The cargo owners also argue that the language of the war risk policy itself includes both war and nonwar risks. They point to the fact that some of the words used in the Free of Capture and Seizure Clause are also used in the war risk policy, such as “capture”, “seizure”, and “arrest.” But in the war risk policy these words are modified by the phrase “and *729other warlike operation and acts” and “in prosecution of hostilities.” As might be expected from the policy’s title, “War Risk Only,” these modifying phrases unambiguously limit the policy’s coverage to war risks. The trial court properly found the war risk policy inapplicable to cargo seizures outside of the context of war.
The order denying the insurers’ motion for summary judgment on the Marine Open Cargo policies is reversed. The trial court is directed to order summary judgment in favor of the insurers and to declare that coverage was properly denied on the basis of the Free of Capture and Seizure Clause. The order of summary judgment denying coverage under the war risk policy is affirmed.
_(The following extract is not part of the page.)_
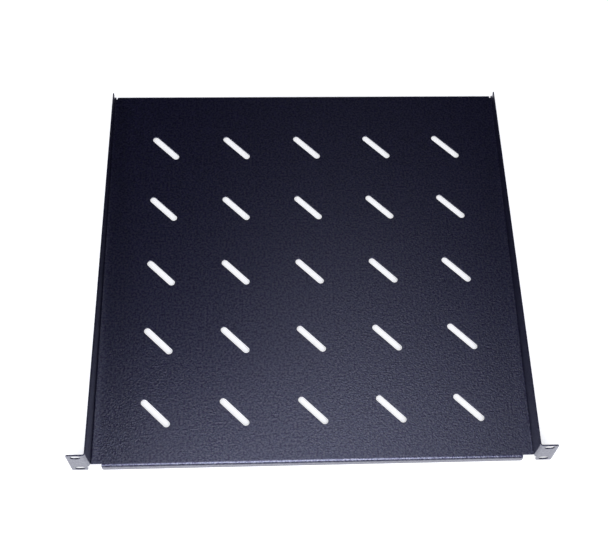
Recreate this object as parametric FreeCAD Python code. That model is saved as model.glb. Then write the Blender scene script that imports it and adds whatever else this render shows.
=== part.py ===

Cox and Ellington, JJ., concur.
Review denied at 142 Wn.2d 1029 (2001).

 “This insurance is also specially to cover any loss of or damage to the interest insured hereunder, through the bursting of boilers, breakage of shafts or through any latent defect in the machinery, hull or appurtenances, or from faults or errors in the navigation or management of the vessel by the master, mariners, mates, engineers, and pilots.”